What kind of PPE does your company use to ensure safety when working at heights?  

Paul Cantarella Jr.: The safety harness is the key PPE for working at heights. We have been using the Warthog Comfort Maxx by Malta Dynamics the crew loves the fit and they are reasonably priced. After that, it would be what kind of lanyard do you need, fall protection or fall restraint. 

Brandon Hartsell: Lanyard w/ shock absorbers, lifelines, and making sure all equipment is in good condition and working properly. Lastly: training. Training. Training.

What tips would you give to anyone creating a safety plan? 

Paul Cantarella Jr.: There is plenty of useful safety information available on the MCAA website to help you start to build a plan. Secondly, I would make sure you review it with a construction safety professional from your area.  

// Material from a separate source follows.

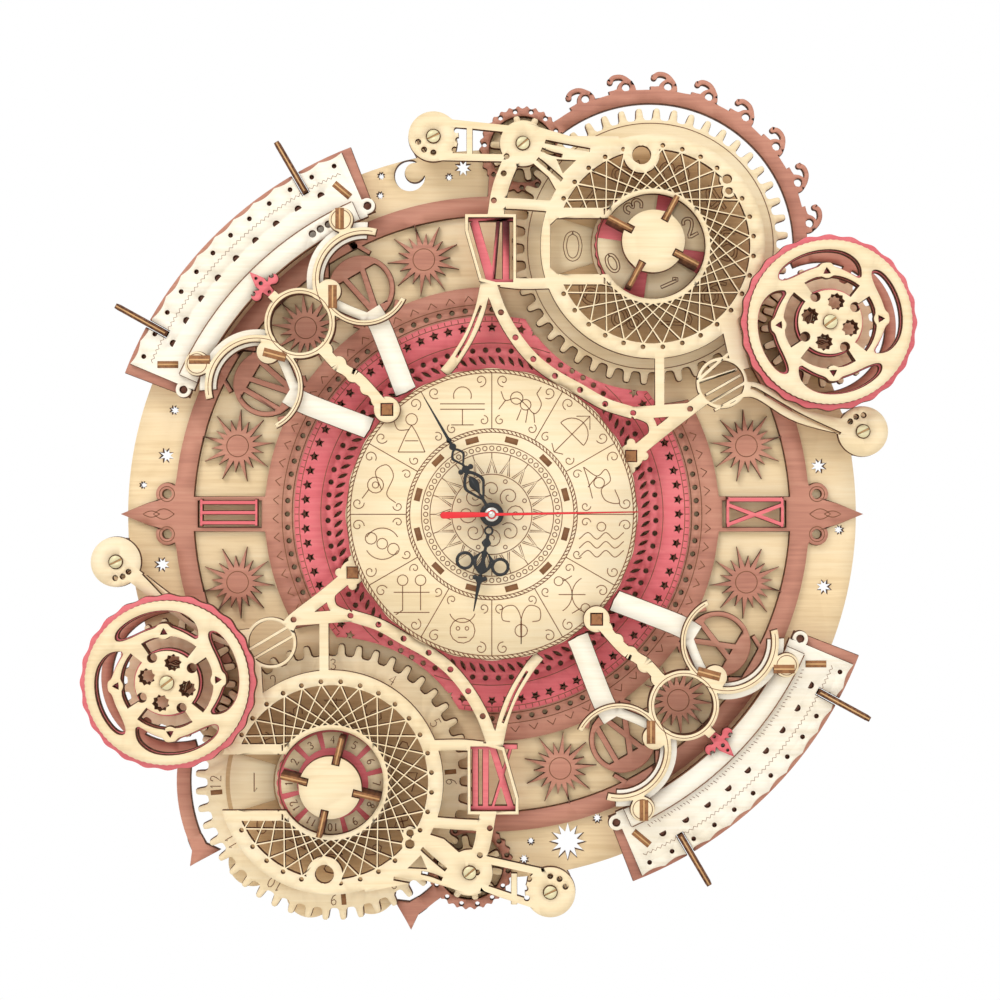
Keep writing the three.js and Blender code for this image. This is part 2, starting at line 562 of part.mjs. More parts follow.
function bridgeOutlines(side) {
  const [gu, gv] = GEAR_CENTRE;
  const [su, sv] = side.small;
  const [nu, nv] = NEAR_LOBE;
  const [fu, fv] = side.farLobe;
  const [mu, mv] = side.moonCircle;
  // Both windows open towards the left of the upright face: over the upper gear that is inside
  // its lattice disc, and over the lower gear it breaks the disc's rim.
  const upper = side.name === 'upper';
  const readingWindow = upper ? box([gu - 36, gv], ...WINDOW_SIZE)
    : box([gu + 40, gv], WINDOW_SIZE[0] + 8, WINDOW_SIZE[1]);
  const eyelet = upper ? [gu - 5.2, gv + 41.5] : [gu + 1.4, gv + 39.4];
  const chain = [[BOX_RIGHT - 12, BOX_BOTTOM], [4.3, 95], [19.5, 73], [41.5, 58.5], [66.5, 47.7]];
  return {
    joined: [
      circle(GEAR_CENTRE, LATTICE_RADIUS),
      circle(NEAR_LOBE, LOBE_RADIUS),
      circle(side.small, HUB_RADIUS),
      circle(side.farLobe, LOBE_RADIUS),
      circle(BRIDGE_LUG, LUG_RADIUS),
      circle(side.moonCircle, MOON_CIRCLE[1]),
      box(NUMERAL_CENTRE, BOX_WIDTH, BOX_HEIGHT),
      // rails from the small gear's hub to the near lobe
      line([nu + 6, nv + 6.5], [su - 4, sv + 6.5], 3.4),
      line([nu + 4, nv - 9.5], [su - 4, sv - 7], 3.4),
      // ribs from the hub to the disc
      line([su, sv + 4], [gu - 10, gv + LATTICE_RADIUS - 3], 4),
      line([su, sv - 2], [gu - 30, gv + 42], 4),
      line([su, sv - 7], [gu - 42, gv + 30], 4),
      // from the hub down to the numeral frame, and the frame's ties to the disc
      strip([[su - 2, sv], [4.5, 155], [1.5, BOX_TOP - 2]], 8),
      line([0, BOX_TOP + 5], [gu - 42, gv + 22], 6),
      line([4, BOX_BOTTOM + 1], [gu - 45, gv - 20], 6),
      strip([[gu - 48, gv + 30], [gu - 52.5, gv], [gu - 48, gv - 30]], 6),
      // the two legs under the frame
      strip([[-2.8, BOX_BOTTOM + 1], [-5.6, 96.2], [-10.3, 84.4], at(DIAL_RADIUS + 2, 108)], 5),
      strip(chain, 6, 12),
      strip([[66.5, 47.7], [74.5, 43.9], [75.4, 36.9], BRIDGE_LUG], 4),
      // from the lug past the moon circle to the far lobe
      strip([BRIDGE_LUG, [79.2, 38.7], [93.3, 49.6], [mu - 8, mv - 8]], 6),
      strip([[mu + 8, mv - 4], [126.3, 57], [145.1, 46], [fu, fv]], 7),
      line([gu + 36, gv - 36], [mu + 9, mv + 6], 8),
      // spoke from the disc down to the lower leg
      line([79, gv - LATTICE_RADIUS + 2], [79, 50], 4.6),
      line([66.5, 47.7], [93.3, 49.6], 6),
    ],
    cut: [
      circle(GEAR_CENTRE, LATTICE_HOLE),
      readingWindow,
      circle(side.small, PIN_RADIUS + GAP),
      circle(side.moonCircle, MOON_CIRCLE[0]),
      box(NUMERAL_CENTRE, BOX_WIDTH - 2 * NUMERAL_RAIL, BOX_HEIGHT - 2 * NUMERAL_RAIL),
      box(BRIDGE_LUG, POST_SIDE + 2 * GAP, POST_SIDE + 2 * GAP),
      circle(NEAR_LOBE, PIN_RADIUS + GAP),
      circle(side.farLobe, PIN_RADIUS + GAP),
      circle(eyelet, EYELET_RADIUS),
    ],
  };
}

for (const side of SIDES) {
  const { joined, cut } = bridgeOutlines(side);
  // strokes cross the moon circle after its window is cut
  const strokes = [-3.5, 0, 3.5].map((aside) => {
    const turn = side.name === 'upper' ? 26 : 30;
    return box(at(aside, turn + 90, side.moonCircle), 22, 1.8, turn);
  });
  const bridge = plate(joined.map((outline) => place(side, outline)),
    cut.map((outline) => place(side, outline)), AT_BRIDGE)
    .add(plate(strokes.map((outline) => place(side, outline)), [], AT_BRIDGE));
  addNode(`bridge_${side.name}`, bridge, CREAM);

  // Each lobe stands on a stack of washers round a dowel with a slotted head.
  for (const [which, lobe] of [['near', NEAR_LOBE], ['far', side.farLobe]]) {
    const foot = turned(lobe, side.turn);
    addNode(`bridge_post_${side.name}_${which}`,
      plate([circle(foot, COLLAR_RADIUS)], [], PLY, AT_BRIDGE)
        .add(plate([circle(foot, PIN_RADIUS)], [], PLY, AT_BRIDGE + PLY + HEAD_PROUD)), BURNT);
  }
}

// ---- Arch panels ----------------------------------------------------------------------------------------------
const ARCH_SIDES = [
  { name: 'left', middle: 135, fins: [120.1, 151] },
  { name: 'right', middle: 315, fins: [300.4, 331.5] },
];

for (const arch of ARCH_SIDES) {
  const from = arch.middle - ARCH_HALF;
  const to = arch.middle + ARCH_HALF;
  const slots = arch.fins.map((turn) => box(at(190, turn), 30, PLY + 2 * GAP, turn));
  addNode(`arch_backing_${arch.name}`, plate([band([0, 0], ARCH_BACKING, from, to)], slots,
    AT_BACKING), ROSEWOOD);
  addNode(`arch_plate_${arch.name}`, plate([band([0, 0], ARCH, from + 1.5, to - 1.5),
    circle(at(157, from + 1), 3.6), circle(at(157, to - 1), 3.6)], slots, AT_ARCH), CREAM);
  addNode(`arch_cover_${arch.name}`, plate([band([0, 0], ARCH_COVER, from + 3, to - 3)], [],
    AT_BRIDGE), CREAM);

  // A fin is an upright sheet: it stands on the board and carries the arch on its shoulder.
  arch.fins.forEach((turn, index) => {
    const radial = (near, far, low, high) => plate(
      [box(at((near + far) / 2, turn), far - near, PLY, turn)], [], low, high);
    const foot = radial(ARCH_FIN[0], BOARD_RADIUS, PLY, AT_BACKING);
    const beam = radial(BOARD_RADIUS - 1, ARCH_FIN[1] - 6, PLY + 5, AT_BACKING);
    const blade = radial(175 + GAP, ARCH_FIN[1], AT_BACKING - 2, AT_BRIDGE + 2);
    addNode(`arch_fin_${arch.name}_${index + 1}`, foot.add(beam).add(blade), BURNT);
  });

  // A pointer lies on the cover: a diamond with a ball on each side.
  const centre = at(152, arch.middle);
  const tip = (distance, aside) => {
    const [u, v] = turned([distance, aside], arch.middle);
    return [centre[0] + u, centre[1] + v];
  };
  addNode(`pointer_${arch.name}`, plate([
    [tip(9, 0), tip(0, 2.4), tip(-8, 1.6), tip(-8, -1.6), tip(0, -2.4)],
    circle(tip(-1.5, 5.6), 2.6), circle(tip(-1.5, -5.6), 2.6),
    box(tip(-1.5, 0), 2, 11, arch.middle),
  ], [], AT_DIAL), CORAL);
}

// ---- Planet frames ----------------------------------------------------------------------------------------------
// Drawn for the upper left, mirrored about its diagonal, and turned half round for the lower right.
const mirror = ([u, v]) => [-v, -u];
const ARC_CENTRE = [-59.7, 109.9];
const END_DISC = [-70.5, 137.8];
const bothWays = (outline) => [outline, outline.map(mirror).reverse()];

const planetArms = [
  ...bothWays(band(ARC_CENTRE, [20.8, 24.6], 75, 215)),
  ...bothWays(band(ARC_CENTRE, [19, 21.8], 210, 335)),
  ...bothWays(circle(END_DISC, 5.8)),
  ...bothWays(line(END_DISC, at(22.6, 112, ARC_CENTRE), 6)),
  ...bothWays(circle([-76, 104.4], 5.6)),
  circle(PLANET_LUG, LUG_RADIUS),
  strip([[-81, 79.4], [-72, 69.5], [-62, 63.5], PLANET_LUG], 5.4),
  box(at(152, 135), 5, 8, 135),
  line(at(141, 135), at(154, 135), 5),
];
const underArms = [
  ...bothWays(band(ARC_CENTRE, [19.2, 27.4], 95, 215)),
  ...bothWays(strip([[-57, 96], [-52.4, 88.3], at(DIAL_RADIUS + 0.7, 125.2)], 13, 4)),
  ...bothWays(strip([[-80, 103], [-70, 97], [-52.4, 90]], 5)),
];

['left', 'right'].forEach((name, index) => {
  const turn = 180 * index;
  const onSide = (outlines) => outlines.map((outline) => outline.map((point) => turned(point, turn)));
  const post = onSide([box(PLANET_LUG, POST_SIDE + 2 * GAP, POST_SIDE + 2 * GAP)]);
  const hole = onSide([circle(PLANET_AT, PLANET_RING[0])]);
  addNode(`planet_frame_${name}`, plate(onSide([circle(PLANET_AT, PLANET_RING[1]), ...planetArms]),
    [...hole, ...post], AT_PLANETS), CREAM);
  addNode(`planet_underframe_${name}`, plate(onSide([circle(PLANET_AT, PLANET_RING[1]), ...underArms]),
    [...hole, circle([0, 0], DIAL_RADIUS + 2 * GAP)], AT_DIAL), CREAM);
});

clock.rotation.x = Math.PI / 2;

export default clock;
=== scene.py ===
# %% [markdown]
# # A wooden wall clock kit, ready to hang
#
# The clock is a stack of laser-cut plywood sheets. Everything is drawn on its face: u to the
# right, v up, and h off the wall, in millimetres. One function turns that into the frame of the
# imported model, where -Y points out of the wall. So a sheet is an outline and two heights, and
# nearly every piece here is made by one plate function.

import math

import bpy
import numpy as np
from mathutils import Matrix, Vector
from mathutils.geometry import delaunay_2d_cdt


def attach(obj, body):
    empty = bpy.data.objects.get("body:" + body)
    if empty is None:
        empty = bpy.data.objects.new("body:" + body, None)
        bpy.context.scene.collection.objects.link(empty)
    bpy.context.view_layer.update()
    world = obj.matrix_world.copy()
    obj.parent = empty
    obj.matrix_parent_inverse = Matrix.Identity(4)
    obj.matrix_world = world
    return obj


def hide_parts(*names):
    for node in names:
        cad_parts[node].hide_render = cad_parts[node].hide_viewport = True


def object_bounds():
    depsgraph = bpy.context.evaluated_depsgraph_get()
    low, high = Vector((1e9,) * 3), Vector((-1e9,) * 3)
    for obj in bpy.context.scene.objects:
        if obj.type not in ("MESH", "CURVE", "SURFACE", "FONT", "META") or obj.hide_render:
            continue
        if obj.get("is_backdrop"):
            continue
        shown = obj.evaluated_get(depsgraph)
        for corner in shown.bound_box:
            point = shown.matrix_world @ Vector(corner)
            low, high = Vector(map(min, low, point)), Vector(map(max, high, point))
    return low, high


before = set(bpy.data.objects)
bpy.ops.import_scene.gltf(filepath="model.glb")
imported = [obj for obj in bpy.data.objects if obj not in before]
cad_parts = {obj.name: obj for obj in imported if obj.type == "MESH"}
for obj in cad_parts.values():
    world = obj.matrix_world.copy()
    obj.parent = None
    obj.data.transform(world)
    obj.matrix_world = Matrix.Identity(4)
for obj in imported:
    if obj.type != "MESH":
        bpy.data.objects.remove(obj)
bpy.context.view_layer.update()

# %% [markdown]
# ## Sizes
#
# All sheets are one 3 mm stock, and the heights below are the undersides of the layers. The
# two sides of the clock are the same drawing turned half round, apart from the few numbers in
# SIDES, which say where each handwheel, far lobe and knob stands.

# %% Sizes and levels
PLY = 3.0
GAP = 0.3
KERF = 0.34
ON_BOARD = PLY
STARS_AT = GEARS_AT = 2 * PLY
NUMBERS_AT = 3 * PLY + 1
BACKING_AT, ARCH_AT, BRIDGE_AT, DIAL_AT, PLANETS_AT, WHEEL_AT = (k * PLY for k in (4, 5, 6, 7, 8, 9))
HOUR_AT, HAND_STEP, HAND_THICK = PLANETS_AT + 4, 2.0, 1.0
MODULE = 2.65
TEETH, SMALL_TEETH, PINION_TEETH = 48, 10, 20
NEAR_LOBE, BRIDGE_LUG, PLANET_LUG = (-27.5, 177.8), (65.5, 27.4), (-49.0, 49.0)
LOBE, HUB, MOON = 12.0, 11.0, (10.4, 12.2)
PIN_HOLE, SCREW_HOLE, LUG_HOLE, SCREW_HEAD = 3.3, 2.3, 5.4, 3.3
BOARD, BOARD_WINDOW, DIAL = 175.0, 45.0, 68.6
OUTER_RING, INNER_RING, STAR_RING = (142.6, 152.2), (88.8, 109.0), (60.0, 94.5)
BURST_AT, NUMERAL_CIRCLE_AT, FINIAL_CURL_AT = 126.0, 124.8, (155.5, 9.6)
RECESS, GUARD, PINION_GUARD = 75.0, (68.6, 75.6), (31.0, 36.5)
QUARTERS = (0, 90, 180, 270)
HALF_TURNS = (0, 180)
SIDES = {
    "upper": dict(turn=0, pinion=-25.2, small=142.5, far=(174.6, 39.0), moon=(108.3, 61.8),
                  knob=62, gear="date_gear", dial="tens_dial"),
    "lower": dict(turn=180, pinion=-33.4, small=147.9, far=(176.9, 22.4), moon=(104.0, 60.5),
                  knob=77, gear="month_gear", dial="month_dial"),
}


def at(radius, degrees, centre=(0.0, 0.0)):
    """centre + radius (cos a, sin a). The radius, the angle or both may be arrays."""
    a = np.radians(degrees)
    return np.stack([centre[0] + radius * np.cos(a), centre[1] + radius * np.sin(a)], -1)


def turned(points, degrees):
    """Points turned about the dial's axis: (u cos a - v sin a, u sin a + v cos a)."""
    c, s = math.cos(math.radians(degrees)), math.sin(math.radians(degrees))
    return np.asarray(points, float) @ np.array([[c, s], [-s, c]])


GEAR = at(148.44, 59.4)
pitch = lambda teeth: MODULE * teeth / 2
for side in SIDES.values():
    side["pinion_at"] = at(pitch(TEETH) + pitch(PINION_TEETH), side["pinion"], GEAR)
    side["small_at"] = at(pitch(TEETH) + pitch(SMALL_TEETH), side["small"], GEAR)
print("upper gear at", GEAR.round(1), "pinion at", SIDES["upper"]["pinion_at"].round(1))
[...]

Brandon Hartsell: Most important tip is to work with a mentor to develop a good/strong plan. Many people in this industry will put out their hands and help a fellow contractor out.

What are some common errors you’ve seen when it comes to height safety? 

Paul Cantarella Jr.: The biggest I’ve seen are workers removing the guard rail to let the lull drop off some mortar or material and not being tied off during the process. The second is seeing contractors being lazy and not building loading docks for material. Instead, they use outriggers which are made to support workers not material. When at heights this can exert add force/ load to the back of the scaffold which it’s not designed for.

Brandon Hartsell: Not being tied off and safety equipment used improperly are the two I’ve seen.